Sevgili Dilek; çocuk konusu çok daha önemli tabii. Sobe konusuna bir ara cevap yazarım.

Asortik Krep dedi ki...

Meyve ağacı hemen meyve vermez diye biliyorum ama.. Size fikir verenlerle aynı duruma düşmekte istemiyorum sadece ağaçlar.nette okumuştum, küçük fidanların dalları yukarı bakar ya eğer ilk yılda dalları kırmadan aşağı doğru baktırırsanız ya da bağlarsanız yumuşak bir şekilde,fidan artık ben büyüdüm psikolojisine girip ilk yıldan meyve verirmiş..Bitkilerinde birer canlı olduğunu unutmayalım,mutlaka kendince bir sebebi
vardır :) Birde keseceğim diye korkutmuşsunuz onu, ağaçları bu şekilde korkutmakta meyve vermesine sebep olurmuş :))

Punto dedi ki...

Dediğiniz doğru olabilir Sevgili Asortik Krep. Çekirdekten yetiştirdiğim bir ceviz ağacı var. Onun dallarını bu kış aşağı doğru baktırmaya çalışacağım, bakalım ne olacak.

Berceste dedi ki...

Akin amca nasil cekirdekten yetistirdiniz diye sorabilir miyim? Kabuklu ceviz mi ekiliyor?

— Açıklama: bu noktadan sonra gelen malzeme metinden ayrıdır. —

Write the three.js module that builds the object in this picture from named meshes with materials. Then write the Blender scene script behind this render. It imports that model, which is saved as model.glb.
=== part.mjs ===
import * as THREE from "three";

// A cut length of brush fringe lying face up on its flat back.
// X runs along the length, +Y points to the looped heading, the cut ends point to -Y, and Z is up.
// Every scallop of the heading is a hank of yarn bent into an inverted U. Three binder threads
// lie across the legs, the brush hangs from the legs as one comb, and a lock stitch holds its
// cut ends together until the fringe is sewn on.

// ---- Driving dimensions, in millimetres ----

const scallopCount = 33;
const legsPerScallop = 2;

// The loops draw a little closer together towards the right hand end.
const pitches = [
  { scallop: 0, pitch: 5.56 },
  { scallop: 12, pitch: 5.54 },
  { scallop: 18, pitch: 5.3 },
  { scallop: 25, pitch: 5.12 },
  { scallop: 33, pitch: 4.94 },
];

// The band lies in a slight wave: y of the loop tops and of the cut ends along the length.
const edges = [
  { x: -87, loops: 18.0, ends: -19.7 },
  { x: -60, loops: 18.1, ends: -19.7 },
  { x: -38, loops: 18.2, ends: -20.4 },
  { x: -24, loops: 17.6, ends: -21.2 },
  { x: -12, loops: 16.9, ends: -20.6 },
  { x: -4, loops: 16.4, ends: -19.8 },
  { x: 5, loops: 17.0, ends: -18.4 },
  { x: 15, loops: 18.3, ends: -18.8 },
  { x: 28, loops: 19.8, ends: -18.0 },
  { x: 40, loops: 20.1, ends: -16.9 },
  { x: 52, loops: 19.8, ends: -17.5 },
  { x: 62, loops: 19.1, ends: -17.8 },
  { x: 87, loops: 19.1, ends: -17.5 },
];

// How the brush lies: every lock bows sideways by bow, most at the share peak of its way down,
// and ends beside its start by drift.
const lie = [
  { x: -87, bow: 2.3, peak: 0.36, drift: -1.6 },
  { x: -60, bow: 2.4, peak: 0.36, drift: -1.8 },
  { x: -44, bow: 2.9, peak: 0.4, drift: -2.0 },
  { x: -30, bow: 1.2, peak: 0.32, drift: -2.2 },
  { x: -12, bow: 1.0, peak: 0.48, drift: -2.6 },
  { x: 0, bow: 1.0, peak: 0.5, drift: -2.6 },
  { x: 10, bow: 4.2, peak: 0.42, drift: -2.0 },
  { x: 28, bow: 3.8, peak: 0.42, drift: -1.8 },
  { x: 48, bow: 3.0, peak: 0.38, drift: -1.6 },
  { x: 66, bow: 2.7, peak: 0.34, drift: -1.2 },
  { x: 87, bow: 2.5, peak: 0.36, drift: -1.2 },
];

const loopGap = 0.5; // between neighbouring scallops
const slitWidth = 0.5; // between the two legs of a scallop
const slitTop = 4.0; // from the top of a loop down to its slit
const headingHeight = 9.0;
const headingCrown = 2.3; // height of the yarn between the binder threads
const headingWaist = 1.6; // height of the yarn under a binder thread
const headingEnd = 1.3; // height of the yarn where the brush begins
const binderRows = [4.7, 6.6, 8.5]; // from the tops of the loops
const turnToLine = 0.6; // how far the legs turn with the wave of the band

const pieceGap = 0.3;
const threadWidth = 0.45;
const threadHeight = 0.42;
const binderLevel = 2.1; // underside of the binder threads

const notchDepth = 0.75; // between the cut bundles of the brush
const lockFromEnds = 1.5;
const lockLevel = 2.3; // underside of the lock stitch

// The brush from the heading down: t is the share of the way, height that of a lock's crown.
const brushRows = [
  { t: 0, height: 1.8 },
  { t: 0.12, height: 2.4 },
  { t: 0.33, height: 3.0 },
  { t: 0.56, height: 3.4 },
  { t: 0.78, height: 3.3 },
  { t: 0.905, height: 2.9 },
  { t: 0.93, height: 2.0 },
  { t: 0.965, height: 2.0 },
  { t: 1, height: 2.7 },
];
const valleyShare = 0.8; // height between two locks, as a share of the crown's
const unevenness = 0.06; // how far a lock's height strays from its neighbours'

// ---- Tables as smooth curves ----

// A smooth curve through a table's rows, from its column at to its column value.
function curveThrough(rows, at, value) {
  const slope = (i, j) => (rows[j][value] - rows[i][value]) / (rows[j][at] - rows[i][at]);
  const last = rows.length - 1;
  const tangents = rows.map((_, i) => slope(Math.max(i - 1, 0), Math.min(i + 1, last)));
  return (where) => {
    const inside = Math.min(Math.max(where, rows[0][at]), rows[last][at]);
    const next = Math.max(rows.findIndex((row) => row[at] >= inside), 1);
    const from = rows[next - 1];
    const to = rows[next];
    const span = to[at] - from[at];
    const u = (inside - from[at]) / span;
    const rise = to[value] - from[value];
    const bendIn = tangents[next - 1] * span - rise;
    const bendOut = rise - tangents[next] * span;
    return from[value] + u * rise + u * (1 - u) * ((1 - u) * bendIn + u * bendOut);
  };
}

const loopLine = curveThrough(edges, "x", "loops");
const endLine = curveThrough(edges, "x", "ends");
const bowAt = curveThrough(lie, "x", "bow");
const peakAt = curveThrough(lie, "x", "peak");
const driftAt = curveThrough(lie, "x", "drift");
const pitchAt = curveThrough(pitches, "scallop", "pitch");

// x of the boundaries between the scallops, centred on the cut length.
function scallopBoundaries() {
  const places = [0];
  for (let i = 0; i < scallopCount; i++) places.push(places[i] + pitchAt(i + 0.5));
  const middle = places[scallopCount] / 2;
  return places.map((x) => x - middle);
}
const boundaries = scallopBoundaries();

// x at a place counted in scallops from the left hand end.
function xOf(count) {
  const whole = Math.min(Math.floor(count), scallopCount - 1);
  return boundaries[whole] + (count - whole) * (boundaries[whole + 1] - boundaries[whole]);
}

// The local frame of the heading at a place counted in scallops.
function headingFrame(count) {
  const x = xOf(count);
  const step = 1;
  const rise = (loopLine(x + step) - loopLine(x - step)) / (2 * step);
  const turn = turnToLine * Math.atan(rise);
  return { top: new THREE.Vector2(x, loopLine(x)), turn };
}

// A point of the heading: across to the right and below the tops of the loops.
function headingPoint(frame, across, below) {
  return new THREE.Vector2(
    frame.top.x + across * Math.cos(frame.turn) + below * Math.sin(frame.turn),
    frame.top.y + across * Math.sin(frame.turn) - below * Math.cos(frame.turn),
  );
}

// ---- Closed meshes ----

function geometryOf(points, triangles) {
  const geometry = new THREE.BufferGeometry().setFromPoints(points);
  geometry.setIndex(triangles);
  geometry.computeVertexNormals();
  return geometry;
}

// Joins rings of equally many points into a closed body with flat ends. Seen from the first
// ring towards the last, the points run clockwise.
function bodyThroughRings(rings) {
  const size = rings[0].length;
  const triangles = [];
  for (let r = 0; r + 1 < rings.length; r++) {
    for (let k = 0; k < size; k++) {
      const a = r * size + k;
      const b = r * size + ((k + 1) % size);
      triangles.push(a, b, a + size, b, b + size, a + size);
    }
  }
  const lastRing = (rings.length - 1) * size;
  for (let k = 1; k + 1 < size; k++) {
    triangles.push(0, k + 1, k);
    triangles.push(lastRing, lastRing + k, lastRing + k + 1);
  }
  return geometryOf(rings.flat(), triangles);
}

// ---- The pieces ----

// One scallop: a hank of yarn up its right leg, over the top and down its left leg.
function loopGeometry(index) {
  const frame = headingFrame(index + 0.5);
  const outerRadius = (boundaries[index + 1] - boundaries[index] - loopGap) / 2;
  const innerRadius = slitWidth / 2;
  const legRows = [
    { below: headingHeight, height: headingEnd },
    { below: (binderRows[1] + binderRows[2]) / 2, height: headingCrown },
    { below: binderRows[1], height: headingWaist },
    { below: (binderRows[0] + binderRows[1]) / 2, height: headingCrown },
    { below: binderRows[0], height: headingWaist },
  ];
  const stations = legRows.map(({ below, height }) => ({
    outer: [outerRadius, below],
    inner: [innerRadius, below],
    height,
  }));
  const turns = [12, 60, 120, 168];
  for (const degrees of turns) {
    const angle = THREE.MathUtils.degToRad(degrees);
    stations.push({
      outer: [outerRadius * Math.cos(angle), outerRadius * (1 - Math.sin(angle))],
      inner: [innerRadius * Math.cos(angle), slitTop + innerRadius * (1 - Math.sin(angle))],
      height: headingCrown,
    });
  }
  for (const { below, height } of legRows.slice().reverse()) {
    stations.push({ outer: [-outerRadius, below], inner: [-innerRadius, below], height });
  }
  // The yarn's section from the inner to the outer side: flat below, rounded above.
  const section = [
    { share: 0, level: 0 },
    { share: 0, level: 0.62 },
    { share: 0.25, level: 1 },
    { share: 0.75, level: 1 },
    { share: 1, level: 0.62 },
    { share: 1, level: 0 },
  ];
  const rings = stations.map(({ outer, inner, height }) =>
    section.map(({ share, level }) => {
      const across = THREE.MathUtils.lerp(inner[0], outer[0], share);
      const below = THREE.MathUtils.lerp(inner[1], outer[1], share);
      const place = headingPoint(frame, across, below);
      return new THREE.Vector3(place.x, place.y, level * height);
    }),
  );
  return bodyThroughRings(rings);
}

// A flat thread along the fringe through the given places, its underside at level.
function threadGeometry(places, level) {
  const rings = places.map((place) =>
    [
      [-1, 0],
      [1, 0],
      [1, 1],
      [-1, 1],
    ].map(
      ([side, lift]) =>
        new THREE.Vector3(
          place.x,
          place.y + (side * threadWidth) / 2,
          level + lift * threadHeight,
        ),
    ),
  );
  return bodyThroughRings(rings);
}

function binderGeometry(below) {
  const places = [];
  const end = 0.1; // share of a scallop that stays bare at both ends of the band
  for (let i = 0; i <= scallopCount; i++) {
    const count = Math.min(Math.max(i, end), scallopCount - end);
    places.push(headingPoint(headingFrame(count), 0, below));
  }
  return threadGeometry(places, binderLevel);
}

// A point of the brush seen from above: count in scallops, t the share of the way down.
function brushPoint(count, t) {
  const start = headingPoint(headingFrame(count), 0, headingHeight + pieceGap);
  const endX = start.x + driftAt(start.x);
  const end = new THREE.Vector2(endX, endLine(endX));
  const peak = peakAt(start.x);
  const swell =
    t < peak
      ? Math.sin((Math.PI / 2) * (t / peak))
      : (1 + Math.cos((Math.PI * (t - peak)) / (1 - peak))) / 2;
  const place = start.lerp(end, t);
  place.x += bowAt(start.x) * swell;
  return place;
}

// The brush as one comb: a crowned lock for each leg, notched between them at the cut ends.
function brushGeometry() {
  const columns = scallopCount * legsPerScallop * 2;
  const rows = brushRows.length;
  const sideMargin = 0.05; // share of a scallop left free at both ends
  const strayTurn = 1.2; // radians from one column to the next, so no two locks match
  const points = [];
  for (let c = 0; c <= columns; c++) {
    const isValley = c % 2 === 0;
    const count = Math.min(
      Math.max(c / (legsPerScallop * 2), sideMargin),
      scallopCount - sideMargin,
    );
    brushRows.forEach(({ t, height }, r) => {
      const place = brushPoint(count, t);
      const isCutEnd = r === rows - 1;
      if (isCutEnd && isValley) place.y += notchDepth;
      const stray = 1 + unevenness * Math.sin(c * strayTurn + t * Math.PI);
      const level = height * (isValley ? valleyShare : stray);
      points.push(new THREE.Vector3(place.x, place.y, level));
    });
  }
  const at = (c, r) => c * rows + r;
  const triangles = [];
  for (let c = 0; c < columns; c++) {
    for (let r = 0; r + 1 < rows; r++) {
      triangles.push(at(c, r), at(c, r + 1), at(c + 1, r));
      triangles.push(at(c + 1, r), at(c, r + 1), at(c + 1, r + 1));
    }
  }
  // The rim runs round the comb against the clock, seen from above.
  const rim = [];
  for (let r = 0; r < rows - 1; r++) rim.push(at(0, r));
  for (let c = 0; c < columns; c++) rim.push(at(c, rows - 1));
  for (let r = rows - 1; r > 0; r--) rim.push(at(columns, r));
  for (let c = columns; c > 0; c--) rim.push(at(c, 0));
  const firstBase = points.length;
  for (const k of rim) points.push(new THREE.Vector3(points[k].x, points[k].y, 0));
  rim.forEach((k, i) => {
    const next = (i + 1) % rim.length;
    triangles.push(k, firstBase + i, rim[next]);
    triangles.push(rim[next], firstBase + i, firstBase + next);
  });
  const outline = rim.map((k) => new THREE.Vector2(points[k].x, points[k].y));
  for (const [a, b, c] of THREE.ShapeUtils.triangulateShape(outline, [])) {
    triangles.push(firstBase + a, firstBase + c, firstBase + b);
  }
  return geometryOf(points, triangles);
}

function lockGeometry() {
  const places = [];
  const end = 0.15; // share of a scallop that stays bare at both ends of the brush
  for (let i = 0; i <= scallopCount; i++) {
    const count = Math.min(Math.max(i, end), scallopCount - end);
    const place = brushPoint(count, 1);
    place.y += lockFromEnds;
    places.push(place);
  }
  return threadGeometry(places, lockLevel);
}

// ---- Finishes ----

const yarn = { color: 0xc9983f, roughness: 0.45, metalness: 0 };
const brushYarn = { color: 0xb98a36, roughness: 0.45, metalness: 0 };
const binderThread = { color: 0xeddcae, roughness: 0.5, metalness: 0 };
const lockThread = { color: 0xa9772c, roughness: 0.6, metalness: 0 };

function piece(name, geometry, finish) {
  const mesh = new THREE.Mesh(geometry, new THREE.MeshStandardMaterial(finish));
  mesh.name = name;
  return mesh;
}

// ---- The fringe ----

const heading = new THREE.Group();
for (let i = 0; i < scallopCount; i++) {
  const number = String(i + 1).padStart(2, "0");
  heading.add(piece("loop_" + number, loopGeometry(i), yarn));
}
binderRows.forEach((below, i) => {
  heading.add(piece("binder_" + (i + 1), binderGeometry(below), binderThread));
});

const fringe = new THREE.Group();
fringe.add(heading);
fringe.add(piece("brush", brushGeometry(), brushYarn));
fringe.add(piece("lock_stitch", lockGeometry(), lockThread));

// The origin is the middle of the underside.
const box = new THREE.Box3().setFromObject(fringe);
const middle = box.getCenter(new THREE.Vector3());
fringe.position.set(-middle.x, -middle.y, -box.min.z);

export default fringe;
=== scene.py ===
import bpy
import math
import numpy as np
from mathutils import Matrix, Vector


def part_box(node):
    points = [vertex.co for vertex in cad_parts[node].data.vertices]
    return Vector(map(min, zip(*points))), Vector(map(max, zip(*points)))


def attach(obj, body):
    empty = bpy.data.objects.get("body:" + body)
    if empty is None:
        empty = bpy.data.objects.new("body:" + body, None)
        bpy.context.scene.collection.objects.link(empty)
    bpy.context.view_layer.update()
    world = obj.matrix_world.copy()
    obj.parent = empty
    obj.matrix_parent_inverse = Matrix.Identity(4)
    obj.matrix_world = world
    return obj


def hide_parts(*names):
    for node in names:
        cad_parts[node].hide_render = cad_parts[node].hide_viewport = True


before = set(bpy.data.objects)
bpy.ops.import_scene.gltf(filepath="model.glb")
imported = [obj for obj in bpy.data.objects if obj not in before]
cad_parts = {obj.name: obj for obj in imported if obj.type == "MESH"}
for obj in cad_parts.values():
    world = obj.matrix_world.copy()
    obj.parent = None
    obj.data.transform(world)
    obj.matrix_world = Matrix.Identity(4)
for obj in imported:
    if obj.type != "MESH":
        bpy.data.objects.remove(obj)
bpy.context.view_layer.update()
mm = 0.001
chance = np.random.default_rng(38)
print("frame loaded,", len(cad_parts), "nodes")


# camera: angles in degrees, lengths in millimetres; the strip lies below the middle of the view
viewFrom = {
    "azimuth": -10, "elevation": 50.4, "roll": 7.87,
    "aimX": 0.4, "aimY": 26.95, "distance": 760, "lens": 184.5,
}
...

Bir de Ingiltere'de ozellikle agaclarin dalina agirlik baglarlardi. Sarmasik gibi duvara sardirirlardi. Baharda cicek acinca harika bir gorunumu oluyor. Agirliklari once hafif baglayip, sonra agirlastiriyorlar dalin kalinligina gore sanirim. Boylece yukari gidecegine kuvvet asagi gidiyor galiba. Bu da belki cicek acip meyve vermeyi sagliyordur. Iyi ki Asortik Krep soyledi. Ben bile unutmustum. Kesinlikle tavsiye ederim! Ozellikle gorunum acisindan. Isterseniz size fotograflarini da gonderebilirim.

Punto dedi ki...

Sevgili Berceste; Kıbrıs'tan bana 3-4 kabuklu ceviz getirdiler. Ben de o cevizleri bir saksıya ektim. Sadece biri filizlendi. 15 santime çıktığında yazlıkta toprağa diktim. Dimdik yükseliyor. Bir kaç gün sonra gidip dediğin gibi dallarına ağırlık asacağım. Kışı öyle geçirsin, bakalım baharda neler olacak. Kayısı zaten yana doğru açılan dallarından meyve vermişti. Onun da bazı dallarına ağırlık asabilirim.